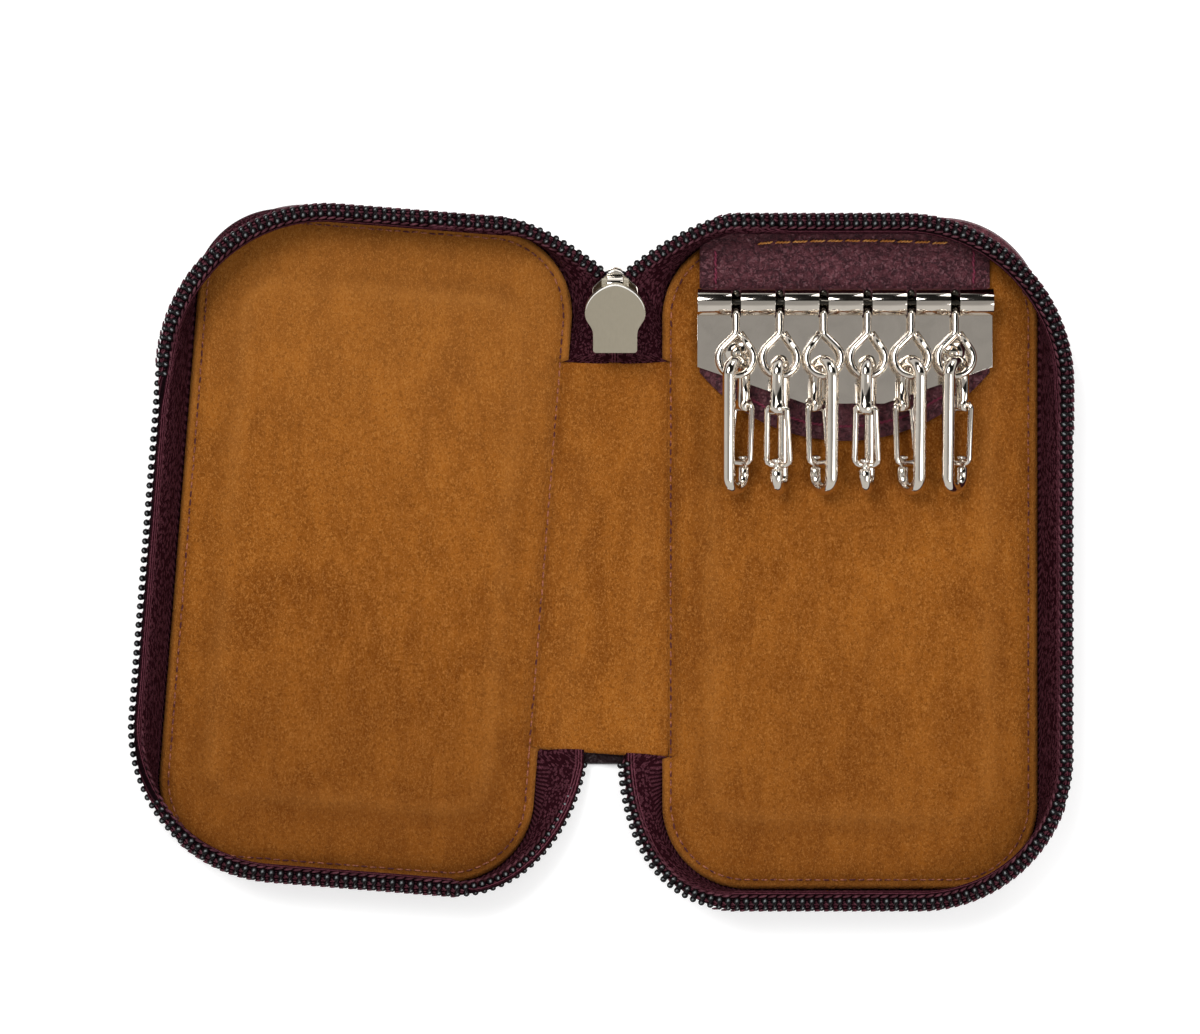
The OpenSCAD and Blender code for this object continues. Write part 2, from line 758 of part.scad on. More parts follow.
// One hanger: it curls round the rod, bends to the front and opens into a loop
module hanger(k) {
    turn = k == 3 ? -1 : 1;
    steps = [
        [0, ring_r, ring_curl, 0],
        [ring_rise, front_r, 90 - hanger_rise, 180],
        [stem_l - bend_cut, stem_r, stem_lean, -90 * turn],
        [diag_l - bend_cut, hanger_r, stem_lean + 180 + open_lean, 180],
        [open_l, 0, 0, 0]
    ];
    color("silver") translate([row_x(k), rod_y, rod_z]) rotate([ring_curl, 0, 0])
        translate([0, -ring_r, 0]) rotate([0, 0, 90]) wire(steps, hanger_d / 2);
}

// A hook's own frame: its long axis runs along -Y from the hanger's bottom wire
module hook_place(k) {
    translate([row_x(k), rod_y - hanger_drop, rod_z + hanger_z])
        rotate([hook_fall, 0, 0]) translate([0, hook_lift, 0])
            rotate([0, hook_turns[k - 1], 0]) children();
}

module hook(k) {
    steps = [
        [gate_drop, hook_r, 180, 90],
        [hook_l, hook_r, 180, 0],
        [tip_straight, 0, 0, 0]
    ];
    color("silver") hook_place(k) difference() {
        union() {
            translate([0, -gate_drop, hook_r]) rotate([-90, 0, 0]) wire(steps, hook_d / 2);
            translate([-boss_w / 2, -gate_drop, hook_r]) rotate([0, 90, 0])
                cylinder(r = boss_r, h = boss_w);
            translate([0, -hook_l, hook_r]) rotate([-90, 0, 0]) rotate_extrude()
                polygon([
                    [0, tip_straight - rest_gap], [hook_d / 2, tip_straight - rest_gap],
                    [hook_d / 2, tip_straight], [neck_r, tip_neck_start],
                    [neck_r, tip_neck_end], [head_r, tip_head_low],
                    [head_r, tip_head_high], [neck_r, tip_end], [0, tip_end]
                ]);
        }
        translate([-boss_w / 2 - cut, -gate_drop, hook_r]) rotate([0, 90, 0])
            cylinder(d = gate_d + 2 * run_fit, h = boss_w + 2 * cut);
    }
}

// One gate: two pins in the hook's boss, two arms and the bar that closes the hook
module gate(k) {
    pin_start = 2 * rest_gap;
    bend_1 = 90 - gate_splay;
    bend_2 = 90 + gate_splay;
    arm_l = gate_run / cos(gate_splay) - gate_r1 * tan(bend_1 / 2) - gate_r2 * tan(bend_2 / 2);
    bar_l = 2 * (bar_x - gate_r2 * tan(bend_2 / 2));
    pin_l = arm_x - pin_start - gate_r1 * tan(bend_1 / 2);
    steps = [
        [pin_l, gate_r1, bend_1, 0],
        [arm_l, gate_r2, bend_2, 0],
        [bar_l, gate_r2, bend_2, 0],
        [arm_l, gate_r1, bend_1, 0],
        [pin_l, 0, 0, 0]
    ];
    color("silver") hook_place(k) translate([0, -gate_drop, hook_r])
        rotate([gate_tilt, 0, 0]) translate([-pin_start, 0, 0])
            rotate([0, -90, 0]) rotate([0, 0, -90]) wire(steps, gate_d / 2);
}

// Nodes

module spine_leather() {
    color("#4a1c2e") linear_extrude(leather_t)
        spine_outline(-spine_leather_l / 2, spine_leather_l / 2);
}

module spine_lining() {
    color("#a8661f") translate([0, 0, leather_t]) linear_extrude(lining_t)
        spine_outline(spine_lining_shift - spine_lining_l / 2,
            spine_lining_shift + spine_lining_l / 2);
}

module left_leather() color("#4a1c2e") left_place() cover_leather();
module right_leather() color("#4a1c2e") cover_leather();
module left_board() color("#8a7a62") left_place() cover_board();
module right_board() color("#8a7a62") cover_board();
module left_lining() color("#a8661f") left_place() cover_lining();
module right_lining() color("#a8661f") cover_lining();
module left_tape() color("#3d1626") left_place() cover_tape();
module right_tape() color("#3d1626") cover_tape();
module left_teeth() color("#151214") left_place() cover_teeth();
module right_teeth() color("#151214") cover_teeth();
module left_top_lead_tape() color("#3d1626") lead_tape(true, true);
module right_top_lead_tape() color("#3d1626") lead_tape(false, true);
module left_top_lead_teeth() color("#151214") lead_teeth(true, true);
module right_top_lead_teeth() color("#151214") lead_teeth(false, true);
module left_bottom_lead_tape() color("#3d1626") lead_tape(true, false);
module right_bottom_lead_tape() color("#3d1626") lead_tape(false, false);
module left_bottom_lead_teeth() color("#151214") lead_teeth(true, false);
module right_bottom_lead_teeth() color("#151214") lead_teeth(false, false);
module left_stub_teeth() color("#151214") stub_teeth(true);
module right_stub_teeth() color("#151214") stub_teeth(false);
module left_rivet() rivet(-1);
module right_rivet() rivet(1);

spine_leather();
spine_lining();
left_leather();
right_leather();
left_board();
right_board();
left_lining();
right_lining();
left_tape();
right_tape();
left_teeth();
right_teeth();
left_top_lead_tape();
right_top_lead_tape();
left_top_lead_teeth();
right_top_lead_teeth();
left_bottom_lead_tape();
right_bottom_lead_tape();
left_bottom_lead_teeth();
right_bottom_lead_teeth();
left_stub_teeth();
right_stub_teeth();
slider_body();
pull_tab();
key_patch();
key_plate();
key_rod();
left_rivet();
right_rivet();
hanger(1);  // hanger_1
hanger(2);  // hanger_2
hanger(3);  // hanger_3
hanger(4);  // hanger_4
hanger(5);  // hanger_5
hanger(6);  // hanger_6
hook(1);  // hook_1
hook(2);  // hook_2
hook(3);  // hook_3
hook(4);  // hook_4
hook(5);  // hook_5
hook(6);  // hook_6
gate(1);  // gate_1
gate(2);  // gate_2
gate(3);  // gate_3
gate(4);  // gate_4
gate(5);  // gate_5
gate(6);  // gate_6
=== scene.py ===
"""Looks of an open zip-around key case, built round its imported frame.

The classes hold their sizes in millimetres, in the frame of the case: +X runs
from the left cover to the right one, +Y along the spine to the slider's end,
and +Z up out of the open case. Meshes are scaled to metres when they are made.
"""

import logging
import math
from dataclasses import dataclass, field
from enum import Enum
from functools import cached_property
from typing import Sequence

import bmesh
import bpy
from mathutils import Matrix, Vector, noise

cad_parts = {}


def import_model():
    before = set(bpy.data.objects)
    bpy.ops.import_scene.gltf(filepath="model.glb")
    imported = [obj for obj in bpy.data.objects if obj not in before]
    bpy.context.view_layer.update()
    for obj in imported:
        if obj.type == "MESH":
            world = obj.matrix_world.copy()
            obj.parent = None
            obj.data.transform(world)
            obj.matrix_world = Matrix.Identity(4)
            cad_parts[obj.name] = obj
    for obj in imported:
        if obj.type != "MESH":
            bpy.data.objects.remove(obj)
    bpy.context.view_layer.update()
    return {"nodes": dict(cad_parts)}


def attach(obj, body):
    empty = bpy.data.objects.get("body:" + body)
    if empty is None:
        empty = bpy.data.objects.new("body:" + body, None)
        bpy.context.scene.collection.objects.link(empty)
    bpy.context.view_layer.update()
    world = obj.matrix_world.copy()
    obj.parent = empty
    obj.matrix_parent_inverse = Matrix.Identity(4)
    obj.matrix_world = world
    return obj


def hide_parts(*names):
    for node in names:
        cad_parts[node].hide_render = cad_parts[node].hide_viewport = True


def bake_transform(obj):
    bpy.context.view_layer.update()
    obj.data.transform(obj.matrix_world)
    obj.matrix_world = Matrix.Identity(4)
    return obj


MM = 0.001
LOG = logging.getLogger("key_case")
BMesh = bmesh.types.BMesh
Piece = bpy.types.Object
Nodes = dict[str, Piece]
Pair = tuple[float, float]
Triple = tuple[float, float, float]
Colour = Triple


class Side(Enum):
    """The two covers, with the sign of their side of the spine."""

    LEFT = -1
    RIGHT = 1

    @property
    def label(self) -> str:
        """The side's name in node and body names."""
        return self.name.lower()


# Shapes


def lerp(a: float, b: float, t: float) -> float:
    """Value between a and b at share t."""
    return a + (b - a) * t


def smooth(a: float, b: float, x: float) -> float:
    """Smooth step from 0 at a to 1 at b."""
    t = max(0.0, min(1.0, (x - a) / (b - a)))
    return t * t * (3 - 2 * t)


def bump(x: float, width: float) -> float:
    """Round bump of height 1 at x 0 that fades over the width."""
    return math.exp(-((x / width) ** 2))


@dataclass(frozen=True)
class Ridge:
    """A rounded ridge along an edge: its height, its place past the edge and its width."""

    height: float
    past: float
    width: float

    def at(self, depth: float) -> float:
        """What it adds at a depth inside the edge."""
        return self.height * bump(depth + self.past, self.width)


def bezier(points: Sequence[Vector], t: float) -> Vector:
    """Point of a cubic curve.

    Args:
        points: the four control points.
        t: share along the curve.

    Returns:
        The point at that share.
    """
    s = 1 - t
    a, b, c, d = points
    return a * s**3 + b * (3 * s * s * t) + c * (3 * s * t * t) + d * t**3


def as_mesh(name: str, bm: BMesh) -> bpy.types.Mesh:
    """Turns a bmesh into a mesh in the same unit, and frees it."""
    mesh = bpy.data.meshes.new(name)
    bm.to_mesh(mesh)
    bm.free()
    return mesh


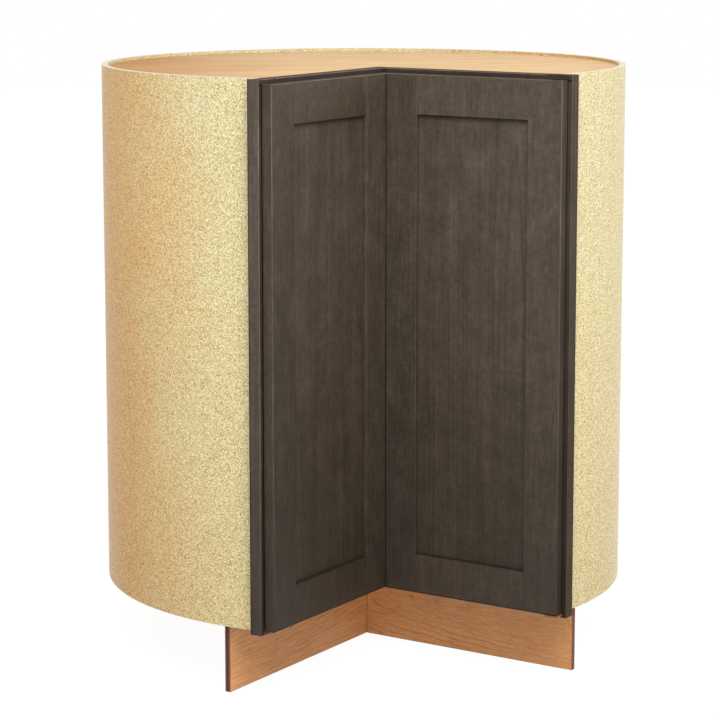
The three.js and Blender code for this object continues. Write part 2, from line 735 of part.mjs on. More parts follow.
assembly('left_door', rightDoor, turnedPoint(LEFT, foldDepth, foldAlong), [
  ...doorWoodwork(LEFT),
  ...foldHinges.map((hinge) => hinge.leftLeaf),
  strikePlate(),
  bumper(true),
  bumper(false),
]);

assembly('carousel', group, [0, 0], [
  ...carouselShaft(),
  ...shelf('lower', lowerShelfUnder),
  ...shelf('upper', upperShelfUnder),
]);

const footprintShift = (frameReach - BARREL_RADIUS) / 2;
group.position.set(-footprintShift, footprintShift, 0);

export default group;
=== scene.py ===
"""A corner carousel cabinet: raw round body, stained folding doors and pie-cut shelves.

Metres, +Z up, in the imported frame. The left door faces +X and the right door faces -Y.
"""
import json
import logging
import math
from contextlib import contextmanager
from dataclasses import dataclass, field
from enum import Enum, IntEnum
from typing import Any, Callable, Iterator

import bpy
from mathutils import Euler, Matrix, Vector


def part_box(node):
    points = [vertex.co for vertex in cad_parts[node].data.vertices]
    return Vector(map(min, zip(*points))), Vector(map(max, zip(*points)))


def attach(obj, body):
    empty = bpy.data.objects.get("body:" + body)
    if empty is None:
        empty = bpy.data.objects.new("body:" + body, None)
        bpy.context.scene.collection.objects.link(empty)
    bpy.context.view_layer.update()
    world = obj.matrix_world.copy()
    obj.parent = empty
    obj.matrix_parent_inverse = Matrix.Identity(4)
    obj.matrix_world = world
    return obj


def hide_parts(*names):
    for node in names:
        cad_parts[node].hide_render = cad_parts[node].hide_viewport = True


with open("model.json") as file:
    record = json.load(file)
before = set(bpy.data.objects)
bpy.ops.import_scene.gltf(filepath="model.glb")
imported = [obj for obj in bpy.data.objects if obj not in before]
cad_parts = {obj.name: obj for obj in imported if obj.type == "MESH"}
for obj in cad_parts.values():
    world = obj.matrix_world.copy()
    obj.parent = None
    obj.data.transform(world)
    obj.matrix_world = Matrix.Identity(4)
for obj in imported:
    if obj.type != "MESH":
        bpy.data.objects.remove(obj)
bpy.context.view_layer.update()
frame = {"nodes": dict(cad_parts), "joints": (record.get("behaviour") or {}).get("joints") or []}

LOG = logging.getLogger("corner_cabinet")
Colour = tuple[float, float, float, float]
Triple = tuple[float, float, float]
Span = tuple[float, float]
Piece = bpy.types.Object
Face = bpy.types.MeshPolygon
Material = bpy.types.Material
Tree = bpy.types.NodeTree
FaceTest = Callable[[Face], bool]
EdgeTest = Callable[[Vector, Vector], bool]

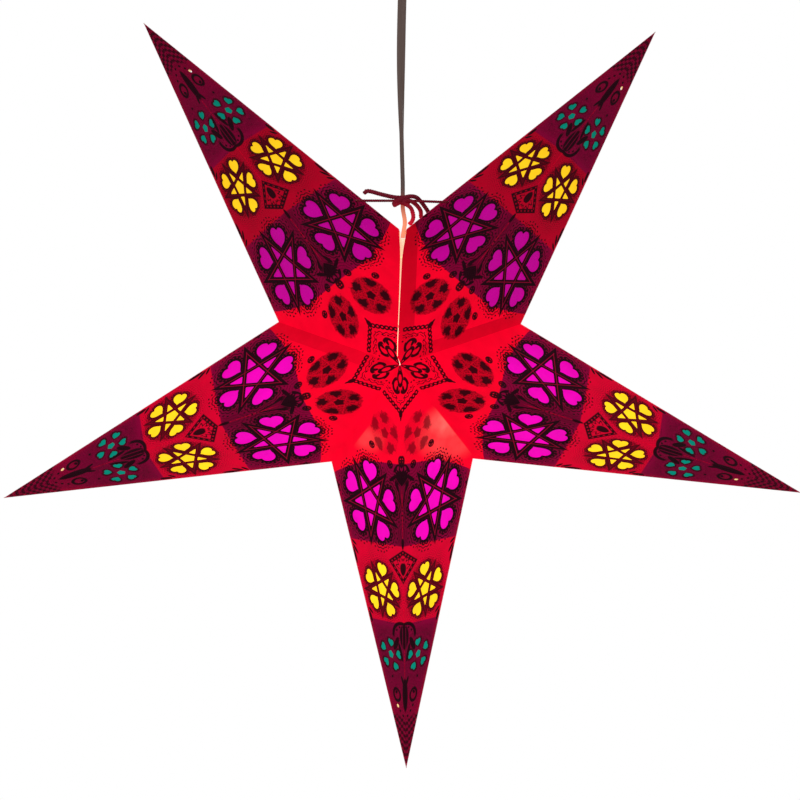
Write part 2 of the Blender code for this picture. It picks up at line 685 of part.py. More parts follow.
def main():
    clear_scene()
    card = material("printed_card", (0.62, 0.0, 0.03), 0.75)
    tissue = material("tissue_paper", (0.9, 0.02, 0.55), 0.8)
    twine = material("maroon_string", (0.15, 0.005, 0.02), 0.8)
    sheath = material("brown_flex", (0.07, 0.045, 0.035), 0.5)
    ivory = material("ivory_plastic", (0.85, 0.8, 0.66), 0.4)
    ceramic = material("white_ceramic", (0.85, 0.84, 0.8), 0.3)
    brass = material("nickel_brass", (0.7, 0.66, 0.55), 0.3, 1.0)
    glass = material("frosted_glass", (0.95, 0.93, 0.88), 0.25)

    rose = empty("rose", Matrix())
    flex_top = make_rose(rose, ivory, ceramic)
    centre = Matrix.Translation(STAR_CENTRE)
    hanging = empty("swinging_flex", centre)
    lamp = empty("turning_lamp", centre)
    star = empty("rocking_star", centre)
    bulb = empty("screwed_bulb", centre)
    flex("flex_upper", FLEX_CUT_HEIGHT, flex_top, FLEX_BOW, hanging, sheath)
    flex("flex_lower", GRIP_TOP + GAP, FLEX_CUT_HEIGHT - GAP, 0, lamp, sheath)
    make_lampholder(lamp, ivory, ceramic)
    make_bulb(bulb, glass, brass)
    make_star(star, card, tissue)
    tie_side("tie_right", 0, 0, star, twine)
    tie_side("tie_left", ARMS - 1, 1, star, twine)
    tie_bow(star, twine)


main()
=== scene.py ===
"""Looks of the folding paper star lantern, laid out as a Blender add-on and run as a script.

Metres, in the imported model's frame: the origin is on the flat top of the ceiling rose,
+Z up, +Y away from the viewer."""

import math
from functools import reduce

import bmesh
import bpy
from bpy.props import FloatProperty, FloatVectorProperty, IntProperty, PointerProperty
from mathutils import Matrix, Vector


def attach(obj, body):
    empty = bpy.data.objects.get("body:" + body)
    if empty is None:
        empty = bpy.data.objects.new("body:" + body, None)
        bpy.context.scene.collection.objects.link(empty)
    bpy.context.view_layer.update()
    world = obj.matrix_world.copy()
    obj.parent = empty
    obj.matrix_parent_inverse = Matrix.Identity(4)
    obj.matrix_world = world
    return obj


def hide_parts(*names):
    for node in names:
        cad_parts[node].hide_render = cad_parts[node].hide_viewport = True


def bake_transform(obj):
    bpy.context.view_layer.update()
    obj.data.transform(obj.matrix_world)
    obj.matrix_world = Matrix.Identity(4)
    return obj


bl_info = {
    "name": "Folding Paper Star Lantern",
    "version": (1, 0, 0),
    "blender": (4, 5, 0),
    "location": "3D View > Sidebar > Paper Star",
    "description": "Builds the printed card, lit tissue, string tie, flex, lampholder and ceiling rose of a paper star",
    "category": "Add Mesh",
}

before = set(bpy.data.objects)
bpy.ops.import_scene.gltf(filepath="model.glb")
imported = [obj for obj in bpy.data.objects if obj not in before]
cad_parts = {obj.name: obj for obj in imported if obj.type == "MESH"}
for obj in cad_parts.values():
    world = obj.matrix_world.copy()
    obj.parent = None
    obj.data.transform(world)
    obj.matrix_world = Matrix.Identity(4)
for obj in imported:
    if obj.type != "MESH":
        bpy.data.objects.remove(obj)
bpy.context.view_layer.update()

MM = 0.001
TINY = 0.001 * MM

# Star: the folded shape of the card
TIP_RADIUS = 318 * MM
NOTCH_RADIUS = 98 * MM
HALF_DEPTH = 95 * MM
STAR_CENTRE = Vector((0, 0, -330 * MM))
SEAM_ANGLE = math.radians(3.0)
ARM_NAMES = ("upper_right", "right", "lower", "left", "upper_left")
HALF_NAMES = ("ccw", "cw")
FRONT, BACK = -1, 1
SIDE_NAMES = {FRONT: "front", BACK: "back"}
ARMS = len(ARM_NAMES)
ARM_WEDGE = (math.tau - SEAM_ANGLE) / ARMS

# How far the hand-folded star of the photo is out of true, in millimetres to the right and up
CENTRE_SHIFT = (-1.2, 0)
TIP_SHIFTS = ((-2.0, -6.9), (2, -0.8), (2.7, 3.0), (-3.6, -5.4), (-3.3, 0.0))
NOTCH_SHIFTS = ((0, 0), (-4.0, -2.5), (-3.7, 3.3), (2.9, 0.9), (-0.6, -1.0), (0, 0))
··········
### Written exercise
Look back at the entries above and repeat, unchanged, every line from the line holding "const footprintShift = (frameReach" through the line holding "points = [vertex.co".

### Expected answer
const footprintShift = (frameReach - BARREL_RADIUS) / 2;
group.position.set(-footprintShift, footprintShift, 0);

export default group;
=== scene.py ===
"""A corner carousel cabinet: raw round body, stained folding doors and pie-cut shelves.

Metres, +Z up, in the imported frame. The left door faces +X and the right door faces -Y.
"""
import json
import logging
import math
from contextlib import contextmanager
from dataclasses import dataclass, field
from enum import Enum, IntEnum
from typing import Any, Callable, Iterator

import bpy
from mathutils import Euler, Matrix, Vector


def part_box(node):
    points = [vertex.co for vertex in cad_parts[node].data.vertices]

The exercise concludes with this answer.